At her new home on the Whatley plantation in Collard Valley, Nanny said she and her husband began their life together. Mike and Nanny Whatley’s first home in Collard Valley was a slave cabin provided by their owner, W.O.B. Whatley. When he died, Mike and Nanny were given the one-room along with one acre and a well.

After the U.S. Civil War, the couple gained their freedom but chose to stay with the family who apparently had treated them as family members. While living on the Whatley place, Nanny and Mike had two children, Harriet and Obie. Obie was named after W.O.B. Whatley.

While she was alive, Nanny had vivid memories of the many historic and dramatic events she had witnessed over her lifetime. Some of her sharpest memories were of the Civil War when Union troops swept into Cedartown, burning the city.
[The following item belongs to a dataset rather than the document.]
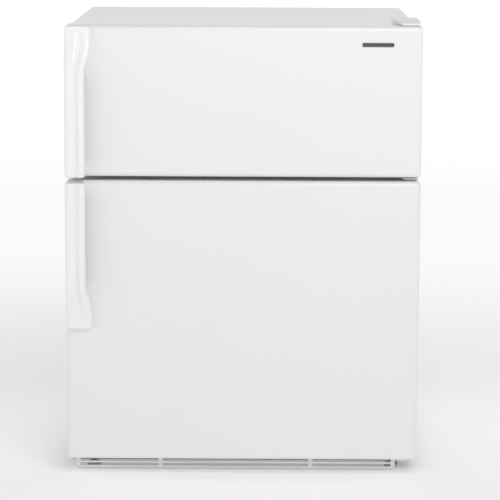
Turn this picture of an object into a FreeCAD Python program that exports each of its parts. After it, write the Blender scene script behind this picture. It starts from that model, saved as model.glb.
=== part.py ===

During her lifetime, twenty-seven presidents of the U.S., from Martin Van Buren to Dwight Eisenhower, would hold office. As word spread of the newfangled invention called the automobile, Nanny said she refused to believe such stories. Within a short time, however, she saw for herself the first car driving up Collard Valley.

Airplanes were even more unbelievable to Nanny. When the first one she had ever seen flew over, she said, “I just stood there and watched it go out of sight.” She had never imagined anything like it.
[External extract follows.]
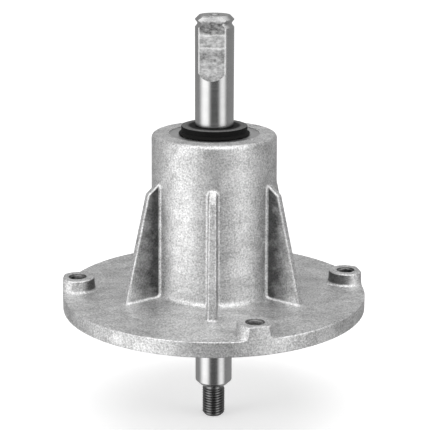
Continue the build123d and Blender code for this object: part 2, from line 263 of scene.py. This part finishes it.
stubThread = {
    "pitch": 1.5,
    "depth": 0.86,
    "crest": 0.24,
    "root": 0.34,
    "endChamfer": 1.4,
    "startCone": 0.7,
    "steps": 64,
    "coreSteps": 96,
}


def makeStubThread():
    # one turn's outline, wound up the stub, cut level at both ends and pared to the chamfered stub
    pitch, depth = stubThread["pitch"], stubThread["depth"]
    flank = (pitch - stubThread["crest"] - stubThread["root"]) / 2
    crest, root = shaft["threadRadius"], shaft["threadRadius"] - depth
    heights = (0, stubThread["root"], stubThread["root"] + flank, pitch - flank, pitch)
    radii = (root, root, crest, crest, root)
    start = shaft["threadEnd"] - 2 * pitch
    turns = math.ceil((shaft["threadStart"] - start) / pitch) + 2
    thread = drawOutline("stubThread", [place(r, 0, start + h) for r, h in zip(radii, heights)])
    bpy.ops.object.mode_set(mode="OBJECT")
    applyModifier(
        thread,
        "SCREW",
        screw_offset=pitch * mm,
        iterations=turns,
        steps=stubThread["steps"],
        render_steps=stubThread["steps"],
        use_merge_vertices=True,
        merge_threshold=0.001 * mm,
    )
    bpy.ops.object.mode_set(mode="EDIT")
    closeSurface()
    cutLevel(shaft["threadEnd"] - pitch / 2, True)
    cutLevel(shaft["threadStart"] + pitch / 2, False)
    closeSurface()
    bpy.ops.object.mode_set(mode="OBJECT")
    chamfer = stubThread["endChamfer"]
    corners = (
        (0, shaft["threadEnd"] + shaft["centreHoleDepth"]),
        (shaft["centrePilotRadius"], shaft["threadEnd"] + shaft["centreHoleDepth"]),
        (shaft["centrePilotRadius"], shaft["threadEnd"] + shaft["centreConeDepth"]),
        (shaft["centreHoleRadius"], shaft["threadEnd"]),
        (shaft["threadRadius"] - chamfer, shaft["threadEnd"]),
        (shaft["threadRadius"], shaft["threadEnd"] + chamfer),
        (shaft["threadRadius"], shaft["threadStart"] - stubThread["startCone"]),
        (shaft["neckRadius"], shaft["threadStart"]),
        (0, shaft["threadStart"]),
    )
    stub = turnOutline("stubShape", [place(x, 0, z) for x, z in corners], stubThread["coreSteps"])
    combine(thread, stub, "INTERSECT")
    return thread


dustSeal = {
    "radius": 17.1,
    "top": 97.0,
    "flareTop": 94.1,
    "lipRadius": 18.4,
    "lipTop": 93.2,
    "lipFloor": 92.8,
    "lipWall": 0.95,
    "spigotRadius": 13.2,
    "spigotFloor": 88.0,
    "hollowRoof": 95.0,
    "hollowWidth": 2.0,
    "beadFloor": 95.9,
    "easing": 0.35,
    "steps": 128,
    "smoothDegrees": 35,
}


def makeDustSeal():
    # upright wall and a small flared lip over the hub, a spigot down the shaft and a bead in its groove
    bead = shaft["radius"] - shaft["beadDepth"]
    corners = (
        (shaft["radius"], dustSeal["spigotFloor"]),
        (dustSeal["spigotRadius"], dustSeal["spigotFloor"]),
        (dustSeal["spigotRadius"], dustSeal["hollowRoof"]),
        (dustSeal["spigotRadius"] + dustSeal["hollowWidth"], dustSeal["hollowRoof"]),
        (dustSeal["lipRadius"] - dustSeal["lipWall"], dustSeal["lipFloor"]),
        (dustSeal["lipRadius"], dustSeal["lipFloor"]),
        (dustSeal["lipRadius"], dustSeal["lipTop"]),
        (dustSeal["radius"], dustSeal["flareTop"]),
        (dustSeal["radius"], dustSeal["top"]),
        (bead, dustSeal["top"]),
        (bead, dustSeal["beadFloor"]),
        (shaft["radius"], dustSeal["beadFloor"]),
        (shaft["radius"], dustSeal["spigotFloor"]),
    )
    outline = easeCorners([place(x, 0, z) for x, z in corners], dustSeal["easing"] * mm)
    seal = turnOutline("dustSeal", outline, dustSeal["steps"])
    finishShading(seal, dustSeal["smoothDegrees"])
    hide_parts("dust_seal")
    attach(seal, "rotor")
    return seal


holeThread = {
    "pitch": 1.25,
    "outer": 4.02,
    "inner": 3.42,
    "tip": 0.16,
    "foot": 1.1,
    "bottom": 0.7,              # the turns stay between these, short of both mouths
    "top": 13.85,
    "steps": 48,
    "smoothDegrees": 30,
    "circle": 72.4,             # the holes' middles, from the axis
    "count": 4,
    "firstDegrees": -180.0,     # from +X
    "wideGapDegrees": 106.0,    # between the first two, with even gaps between the others
}


def holeMiddles():
    evenGap = (360 - holeThread["wideGapDegrees"]) / (holeThread["count"] - 1)
    turns = [0] + [holeThread["wideGapDegrees"] + n * evenGap for n in range(holeThread["count"] - 1)]
    angles = [math.radians(holeThread["firstDegrees"] + turn) for turn in turns]
    radius = holeThread["circle"]
    return [place(radius * math.cos(angle), radius * math.sin(angle), 0) for angle in angles]


def makeHoleThread(number, middle):
    half, tip = holeThread["foot"] / 2, holeThread["tip"] / 2
    pitch = holeThread["pitch"]
    start = holeThread["bottom"] + half
    turns = math.floor((holeThread["top"] - half - start) / pitch)
    points = (
        (holeThread["outer"], start - half),
        (holeThread["inner"], start - tip),
        (holeThread["inner"], start + tip),
        (holeThread["outer"], start + half),
        (holeThread["outer"], start - half),
    )
    ridge = drawOutline(f"tappedHoleThread{number}", [place(r, 0, h) for r, h in points])
    bpy.ops.mesh.select_all(action="SELECT")
    bpy.ops.mesh.remove_doubles(threshold=0.001 * mm)
    bpy.ops.object.mode_set(mode="OBJECT")
    applyModifier(
        ridge,
        "SCREW",
        screw_offset=pitch * mm,
        iterations=turns,
        steps=holeThread["steps"],
        render_steps=holeThread["steps"],
        use_merge_vertices=True,
        merge_threshold=0.001 * mm,
    )
    bpy.ops.object.mode_set(mode="EDIT")
    bpy.ops.mesh.select_all(action="SELECT")
    bpy.ops.mesh.fill_holes(sides=6)
    closeSurface()
    bpy.ops.mesh.select_all(action="SELECT")
    bpy.ops.transform.translate(value=middle)
    bpy.ops.object.mode_set(mode="OBJECT")
    finishShading(ridge, holeThread["smoothDegrees"])
    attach(ridge, "housing")
    return ridge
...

In 1922, Nanny’s husband, Mike, died. As a widow, Nanny remained in her little cabin, tending her garden, content to spend her remaining years right there.

Surprisingly, however, her health remained good right through her advanced years. She bought glasses, but didn’t wear them. Her hearing was exceptional for a person of her age. Her only complaint has been her “aching bones.”

As the years passed, Nanny Whatley became more and more proud of her age. Anyone talking to her in her later years was almost certain to ask her to what she attributed her long life. Her answer was simple: a strong faith in the Lord. She also said that she “worked hard, lived right, don’t hate nobody, don’t envy nobody, and the man upstairs just lets me live.”

Although when she was younger she “used to take a dram now and then,” she attributed no miraculous qualities to whiskey. However, even in her later years, she was known to ask Fields Whatley on one of his frequent visits, “Could you get me some good corn whiskey to sip to help my aching bones.” Fields recounts those requests in his book, The Families of Whatley.

On a later visit when Fields took a pint out to Nanny, she thanked him and made one further request. “Massa Fields, don’t give any to my baby. He’ll just get drunk.” The remark amused Fields to no end, because Obie, her “baby,” was 86 years old at the time.

“Aunt Nanny” Whatley continued her admirable ways for many years. Finally, on March 8, 1958 the good Lord called Nanny home. She died at the age of 119 years, seven months, and 21 days.

Written by Gordon Sargent and submitted to PCHS for the 2000 publishing, The Heritage of Polk County, Georgia.

Aunt Nanny’s Big Day: Cedartown Stages Grand Party for Former Slave, 111 Years Old (The Atlanta Constitution, July 17, 1949)

Cedartown–A little woman put on a black dress and clean apron to make her first trip to town in 12 years. She lived on the old Whitehead place in Collard Valley, about four miles away. She could not read nor write.

She was coming to see her first moving picture, her first radio microphone and her first flash bulb.
“Y’all quit doin’ that to me,” she said as Photographer Hugh Stovall snapped a picture. She also backed away a bit before speaking into the mike.

It was her 111th birthday Friday and the people of Cedartown were paying tribute in one of its “most honorable citizens” — “Aunt Nanny” Whatley, an ex-slave who has lived through the administrations of 26 of the 33 U.S. Presidents.

Born July 15, 1838, in Floyd, she moved to her present homeplace “just before the war” (War Between the States), and she’s still living in the same house given to her in 1865 by her former master, O. B. Whatley.

After the novelty of flash bulbs and microphones, Aunt Nanny appeared calm as a veteran actor on the stage of a local theater as a group of leading businessmen presented her a birthday cake with 111 candles and brought in a wheelbarrow loaded with gifts from local merchants and friends.

Beside her was A. J. Whitehead, a grandson of Whatley, who was there to attest to Nanny’s age through records in the family Bible.

Whitehead told the audience that his former nurse “lived as a faithful servant who had never been in court and has always paid her debts.” (She mortgaged part of her 40-acre property on the plantation several years ago to help a son, but her home and an acre of land will be hers until death.)

W. D. Trippe, President of the Commercial National Bank and master of ceremonies at the party, declared, “I have not known a more honorable citizen, and I’m sure that she has done all in her power toward the development of the town and county.”

On the stage with her were Bill Brunner, President of the Cedartown Chamber of Commerce; Glenn York, city commissioner; Roland Gray, representing the Cedartown Kiwanis Club, and James Harpe, representing the Cedartown Exchange Club; Bill Estes, manager of the local radio station, and Fields Whatley, editor of the Polk County Times.

Whatley, who is not related to “Aunt Nanny’s white kinfolk,” dreamed up the party when he found out she had never seen a “movie.”

But after the party, two other former residents of the “ol’ plantation,” Mrs. M. M. Cornelius, Sr. and Mrs. A. J. Whitehead came backstage to greet her. And Aunt Nanny replied to an invitation to see her first movie:

“I don’t want to go . . . I’d rather sit here and talk to my chullun.”